Our consultancy services are very important in these cases, to guide the end user towards upgrading the fire protection systems and helping him/her identify the limitation of the provided protection scheme, by highlighting the commodities and the storage arrangements that are not allowed within the building, and prevent any unforeseen fire incidents.

In retrofitting existing structures, we get to use many of our performance-based strategies, to avoid major construction works on our client, by proving building safety using performance based solutions and by evaluating and enhancing the overall performance of fire protection schemes.

What are the new horizons in fire protection that you feel most excited about?

Loai: The significant attention paid to performance-based solutions is increasing more and more, and most top fire protection teams use modelling to either enhance the proposed design or to find a solution tailored specifically to a project.
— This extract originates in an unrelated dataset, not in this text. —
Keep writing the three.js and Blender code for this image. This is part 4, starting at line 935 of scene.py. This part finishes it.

Eddy: In terms of technological advancements in the fire industry, we unfortunately don’t usually get to use the latest technologies that research has to offer, because any component that is part of a fire protection and life safety system needs to be supremely reliable and listed, in order to ensure its vital operation during a fire. The process of getting a new technology into code and creating the standards and approvals for it takes years to complete.
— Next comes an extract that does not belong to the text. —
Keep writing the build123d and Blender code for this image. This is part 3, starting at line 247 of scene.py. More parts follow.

Still, we are starting to see promising tools that would help firefighters on the field. One such technology is the augmented reality in fire protection, offered by “fire solution group,” for firefighters to use during firefighting operations. Teams can use an augmented reality point cloud map to identify the locations of all building equipment and components such as fire water valves, control panels, and windows that any firefighter would need during the firefighting operations to navigate the poor visibility and tenability conditions that they face in fire environments. In addition, there are various promising technologies in development such as robots and drones that can hopefully one day solely conduct the firefighting operations, and protect our firefighters from exposure to fire environments.